I search about the good, healing therapy since that time -esp. for the people with complex PTSD. I believe there are good therapist, only I had not met them yet (I live outside of USA and western countries). It is such a pain to be invalidated from professionals.

LaVerne,
not sure. I would need personally to feel safe in every aspect of the therapy. Currently, I found someone who seems diligently to help, but I guess he is not familiar with PTSD (even though I said I am searching for it, but…I did not ask explicitely). I feel helped to some extends, but then I am being pushed into something that I ended in dissociation, fear…..it is usually change of the topic, not letting me process my emotions, going with what I want to -what my body wants to process, interrupting me (the hurry). Maybe I can work with the therapist through that (tell him about what bothers me), but actually – I´d wish a different relationship.
The therapist who invalidated me supported my father and general men in my life (who abused me to), perhaps in order to get somebody I can attach to. It felt unsafe to me. It proved.
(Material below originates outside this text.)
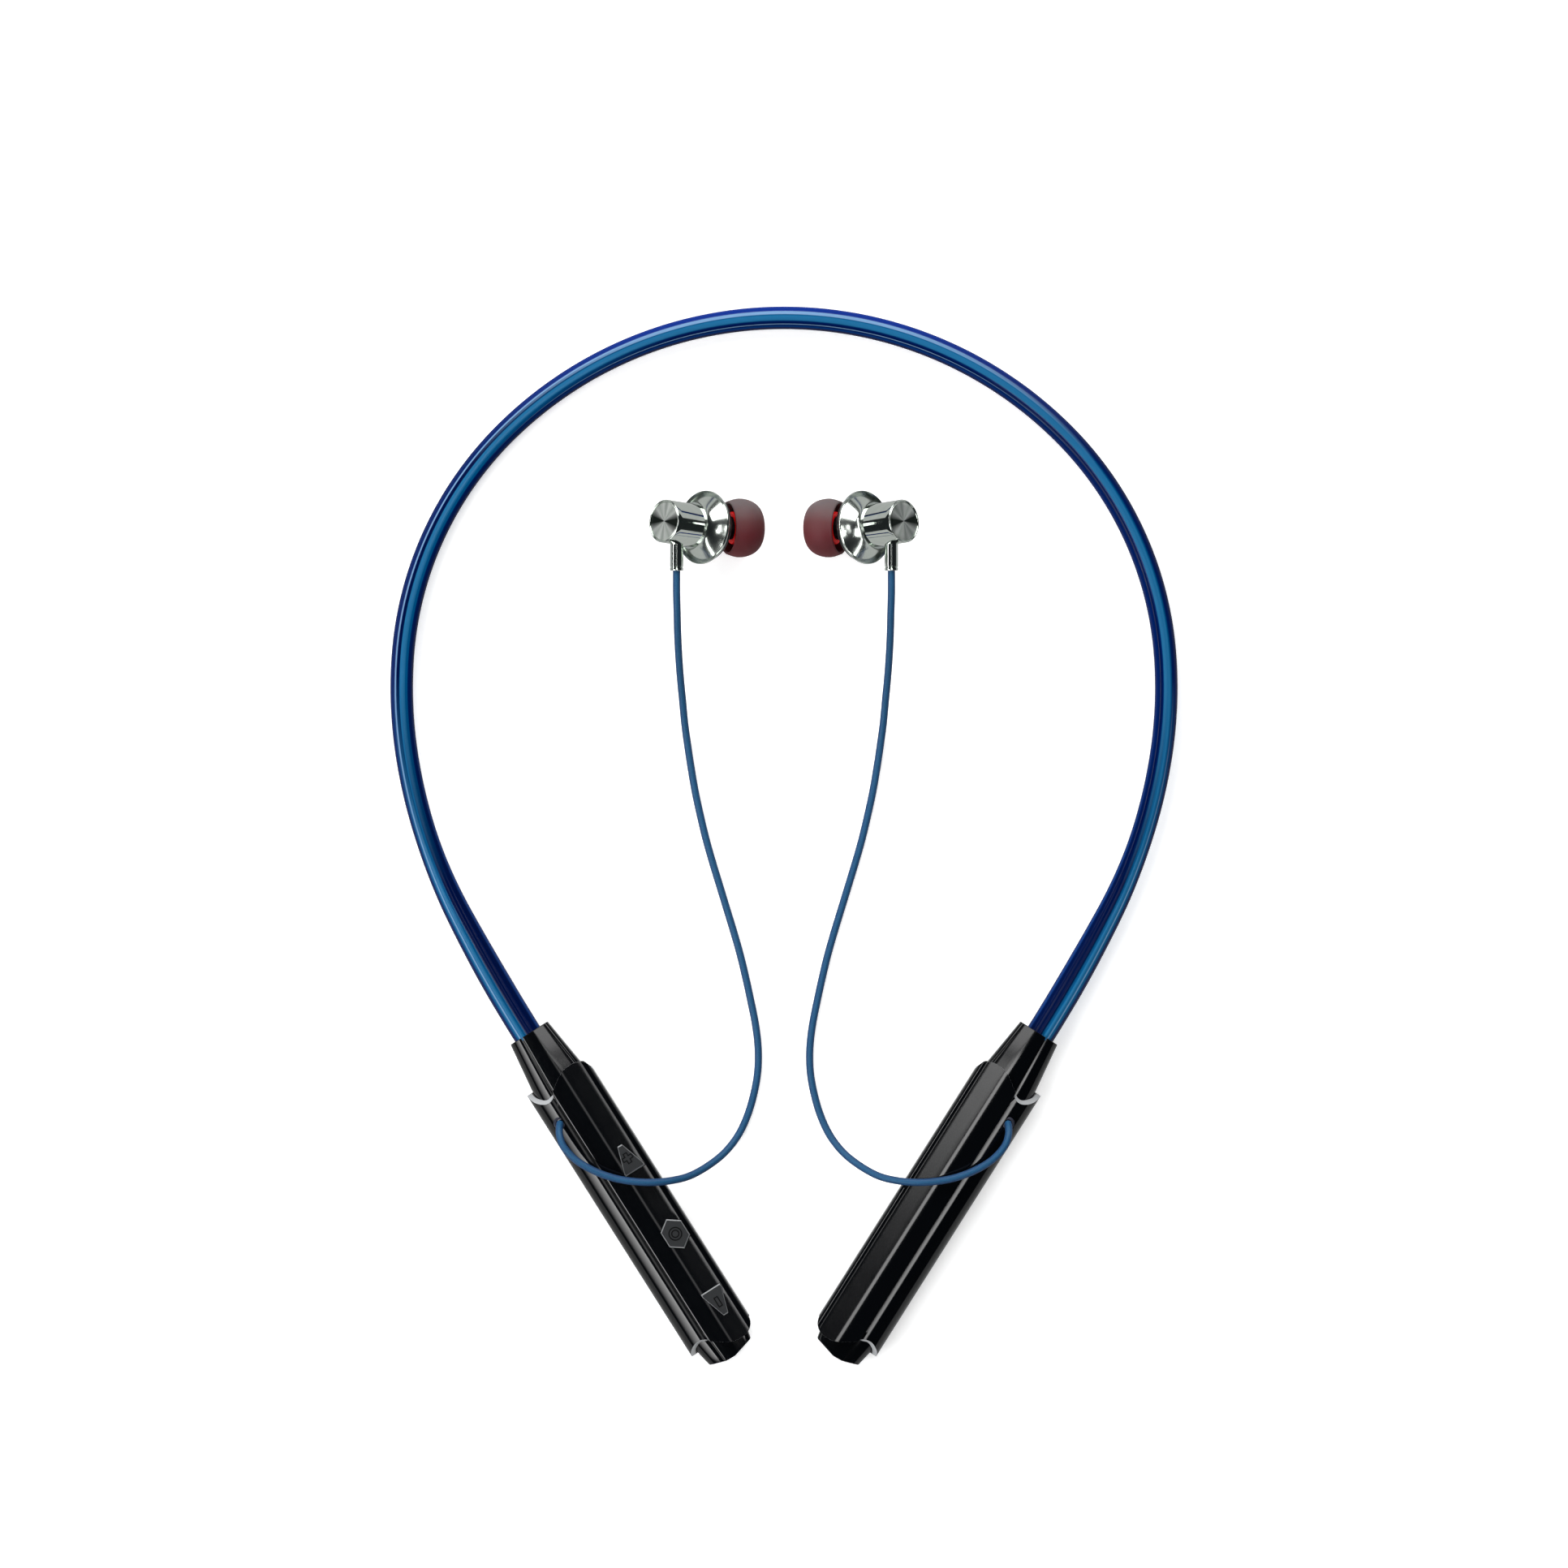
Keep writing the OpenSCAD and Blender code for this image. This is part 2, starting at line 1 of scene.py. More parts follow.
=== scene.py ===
"""Neckband earphones lying on a pale floor, seen from straight above."""

import json
from math import ceil, cos, pi, radians, sin, sqrt

import bpy
from mathutils import Matrix, Vector


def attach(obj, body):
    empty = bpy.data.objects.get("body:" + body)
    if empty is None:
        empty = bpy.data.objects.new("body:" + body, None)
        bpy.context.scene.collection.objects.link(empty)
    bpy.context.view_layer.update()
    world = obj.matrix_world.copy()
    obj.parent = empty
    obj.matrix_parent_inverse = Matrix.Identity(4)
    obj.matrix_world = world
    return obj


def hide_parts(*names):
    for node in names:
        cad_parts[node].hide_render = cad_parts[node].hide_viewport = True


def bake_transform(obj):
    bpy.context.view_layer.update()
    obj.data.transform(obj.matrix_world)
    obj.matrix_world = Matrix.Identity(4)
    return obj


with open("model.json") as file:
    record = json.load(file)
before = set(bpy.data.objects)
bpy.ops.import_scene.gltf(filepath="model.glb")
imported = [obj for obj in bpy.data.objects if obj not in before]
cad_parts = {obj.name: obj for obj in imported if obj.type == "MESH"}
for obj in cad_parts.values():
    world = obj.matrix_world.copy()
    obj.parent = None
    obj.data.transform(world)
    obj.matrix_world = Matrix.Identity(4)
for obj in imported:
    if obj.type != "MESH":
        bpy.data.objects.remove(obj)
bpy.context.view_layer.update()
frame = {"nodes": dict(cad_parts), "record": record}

MM = 0.001
SIDES = {"left": -1, "right": 1}

# ---- driving dimensions, in millimetres, as in the CAD model ----

BAND_ARCS = [(78, 45), (69, 41), (87, 12.5), (102, 19), (330, 4.8)]
CROWN_Y = 102.3
BAND_R = 2.25
BAND_END_R = 2.9
BAND_INTO_COLLAR = 0.05
FLARE_FROM_Y = 2
FLARE_LENGTH = 34
POD_H = 10
POD_W = 13.9
HALF_W = POD_W / 2
POD_ANGLE = radians(32.3)
POD_END = (-43.7, -49.2)
COLLAR_L = 12.3
SHELL_START = -0.8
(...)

I lost several years of finding a better support, trying to put my abusers on a pedestal (and it felt bad).
The new therapist told me, maybe also too straight away or soon, but he did validated me, that yes, I had been also abused by men…
If your sister hurts you, it would be great to be validated in your truth.
Reading your comment, I feel that when one has to decide himself what it is safe (nobody can tell me what I have to feel)….
but to me personally, it is soo difficult, as I lived through the terrible abuse at home, thus being unsafe and in a kind of life-threat is “normal” to me.